Да, это она, судьба, словно играя, бросает егеря в объятья смерти и позволяет выбраться из них; сводит с возлюбленной Огульджан и разлучает; и даже сына Огульджан делает браконьером, врагом Рахимова. Зачастую она закрыта от взора окружающих, но это не значит, что ее нет. У каждого своя, она все же влияет и на живущих рядом.
Потому мы не усмехаемся над доверчивостью Степана Чикальдаева («Африканский баобаб»), задумавшего вырастить баобаб на своем огороде, а осуждаем его зятя Виталия, обманувшего старика, подсунувшего ему невесть что вместо «ореха баобаба». Как оказались они рядом, эти люди? Зачем? Не затем ли, чтобы мы не забывали о цинизме, зле, равнодушии, и о том, что добро должно, когда надо, быть с кулаками? Ибо обиден обман, обидна эта злая насмешка, — так обидны, что «что-то раздирало надвое, обнажая его запекшееся нутро», это «что-то» — несправедливость. Неужели не вернется она бумерангом к Виталию? Или уже вернулась, вырвав из сердца ростки гармонии, взаимопонимания с миром? Ведь не в экзотическом же дереве дело, верно пишет Э. Сафонов: «Но что для сердца какой-то африканский баобаб? Так, забава, интерес, озорство мысли..» Не в нем, не в баобабе, дело — в человеке. В том, почему из одного исходит, струится любовь, способная оживить даже камень, даже сухое дерево; а из другого — желчная зависть и всеиссушающая злоба.

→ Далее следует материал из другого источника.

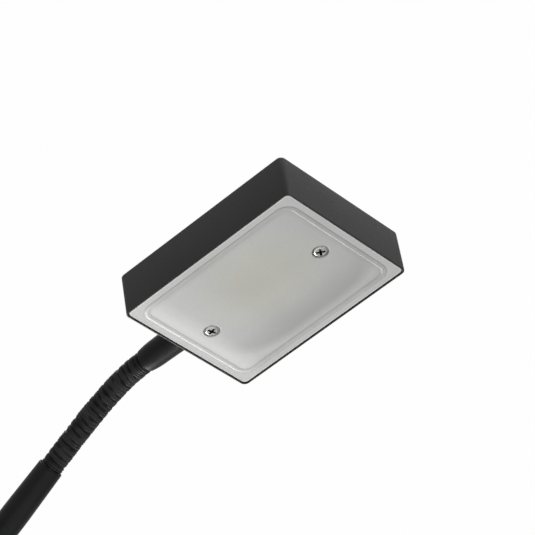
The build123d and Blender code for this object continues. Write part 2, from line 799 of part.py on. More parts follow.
def head_lead():
    """Lead from the neck's last pivot, then two wires round the screw boss to the board."""
    split_x = face_x + jacket_end
    jacket = neck_section(0, lead_r, front_flat=stub_left + head_ferrule_l + jacket_end)
    wires = []
    wire_z = board_front_z - wire_r - seat_gap
    near = -lens_screw_x - boss_r - boss_clear
    far = boss_r - lens_screw_x + boss_past
    for side in (-1, 1):
        inner_y = side * wire_pair
        outer_y = side * wire_side
        pad = (pad_inset - board_l / 2, side * pad_pole, wire_z)
        points = [
            (split_x, inner_y, wire_z), (nut_back_x + nipple_tail, inner_y, wire_z),
            (near, outer_y, wire_z), (far, outer_y, wire_z), pad,
        ]
        wires.append(head_frame * wire(points, wire_r, head_wire_bend_r))
    return group([top_frame * jacket] + wires)


# ---------------------------------------------------------------- build every node
base_parts = {
    "wall_plate": wall_plate, "base_cover": base_cover, "base_cover_screws": base_cover_screws,
    "arm_bush": arm_bush, "arm_lock_nut": arm_lock_nut, "arm_tube": arm_tube, "driver": driver,
    "driver_screws": driver_screws, "terminal_block": terminal_block,
    "terminal_screws": terminal_screws, "driver_leads": driver_leads,
    "cable_grommet": cable_grommet, "cable_clamp": cable_clamp,
    "cable_clamp_screws": cable_clamp_screws, "earth_screw": earth_screw,
    "tube_ferrule": tube_ferrule, "arm_lead": arm_lead, "head_lead": head_lead,
}
head_parts = {
    "head_housing": head_housing, "thermal_pad": thermal_pad, "led_board": led_board,
    "led_chip": led_chip, "led_phosphor": led_phosphor, "led_board_screws": led_board_screws,
    "reflector_tray": reflector_tray, "lens_gasket": lens_gasket, "lens_cover": lens_cover,
    "lens_screws": lens_screws, "head_ferrule": head_ferrule, "head_nipple": head_nipple,
    "head_lock_nut": head_lock_nut,
}

for node, make in base_parts.items():
    save(node, make())
for node, make in head_parts.items():
    save(node, head_frame * make())
for k, shape in enumerate(neck_coils()):
    save("neck_coil_" + str(k), shape)
for k, shape in enumerate(neck_sleeves()):
    save("neck_sleeve_" + str(k), shape)
for k, shape in enumerate(neck_leads(), start=1):
    save("neck_lead_" + str(k), shape)
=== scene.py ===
# %% [markdown]
# # A picture light, finished in Blender
#
# The metalwork, the sizes and the joints of this light come from its CAD model. Blender
# adds what the eye reads: rounded edges, the ribbed sleeve of the gooseneck as one
# flexible skin, screw recesses, and the finish of every surface. The script first loads
# the CAD model as a fixed frame, and measures every place from it, so a change of size in
# the CAD model carries through to here.

# %% Load the frame
import json
from math import atan2, cos, floor, pi, radians, sin, sqrt

import bmesh
import bpy
from mathutils import Matrix, Vector, noise
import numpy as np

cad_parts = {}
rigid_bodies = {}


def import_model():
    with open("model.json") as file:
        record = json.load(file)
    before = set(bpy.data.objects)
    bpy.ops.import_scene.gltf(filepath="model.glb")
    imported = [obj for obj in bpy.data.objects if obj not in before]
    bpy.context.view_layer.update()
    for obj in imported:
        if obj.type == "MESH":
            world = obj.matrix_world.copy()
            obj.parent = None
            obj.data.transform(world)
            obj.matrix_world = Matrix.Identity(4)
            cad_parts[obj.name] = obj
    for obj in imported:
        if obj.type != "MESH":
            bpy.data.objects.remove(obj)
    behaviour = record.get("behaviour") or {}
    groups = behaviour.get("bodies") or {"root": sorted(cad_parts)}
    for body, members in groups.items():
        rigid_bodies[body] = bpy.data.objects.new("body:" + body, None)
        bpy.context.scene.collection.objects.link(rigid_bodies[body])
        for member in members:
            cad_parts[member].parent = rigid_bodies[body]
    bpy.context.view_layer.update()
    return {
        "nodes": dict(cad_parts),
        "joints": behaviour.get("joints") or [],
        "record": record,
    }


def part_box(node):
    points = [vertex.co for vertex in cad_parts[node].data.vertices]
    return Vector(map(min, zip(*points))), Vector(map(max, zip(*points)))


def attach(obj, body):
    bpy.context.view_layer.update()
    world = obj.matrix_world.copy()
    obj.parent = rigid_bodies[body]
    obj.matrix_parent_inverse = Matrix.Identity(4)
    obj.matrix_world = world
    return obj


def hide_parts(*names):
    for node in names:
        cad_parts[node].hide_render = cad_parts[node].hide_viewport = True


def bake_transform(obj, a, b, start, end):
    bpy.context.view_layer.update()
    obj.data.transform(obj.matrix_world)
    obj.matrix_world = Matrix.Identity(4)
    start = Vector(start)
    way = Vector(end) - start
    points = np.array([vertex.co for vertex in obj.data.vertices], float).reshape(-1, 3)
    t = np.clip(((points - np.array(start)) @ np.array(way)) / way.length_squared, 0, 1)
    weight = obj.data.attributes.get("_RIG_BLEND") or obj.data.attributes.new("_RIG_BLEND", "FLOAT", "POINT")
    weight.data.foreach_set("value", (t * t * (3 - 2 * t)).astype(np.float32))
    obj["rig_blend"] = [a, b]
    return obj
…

По той же самой, вероятно, причине, пытаясь понять последствия пересечений судеб, с таким пристальным вниманием следим и за развитием событий в повести «Тонкие натуры», где не только любовь Глеба и Татьяны Гореловой, не только приезд в деревню молоденькой журналистки, давней подруги Глеба, но и трагедия одинокого Потапыча, и драма безногого Тимоши, и монолитный характер Спартака Феклушкина, — все это объединено, связано в тугой узел на уровне именно души, когда нельзя ничего убавить, ибо сразу обнаружится пустота; но не стоит и добавлять, ибо на пределе существующая конструкция уже не в состоянии выдержать дополнительное напряжение, — отношения героев столь плотно духовно насыщены, что и читатель вместе с героями, по слову Потапыча, «не тело слушает, а это… ну, дух, что ли… Дух!».
Как пересечение звука и сути заставляет замереть на мгновение, словно от взлета, от постижения ранее неведомого, так и пересечение человеческой воли и всеохватной судьбы в произведениях Э. Сафонова требуют соразмышлений, когда за первым планом появляется второй, и фраза обретает объемность, и мысль находит целый ряд ассоциаций, возвышаясь от частного к общему, от события — до явления, будь то глухие, даже ожесточенные слова Глеба о веке несоответствий, или споры современной молодежи о том, что неправильно делали их отцы, или поздняя драма Петрова, понявшего, что он нуль, лишний человек в целой системе лишних же людей…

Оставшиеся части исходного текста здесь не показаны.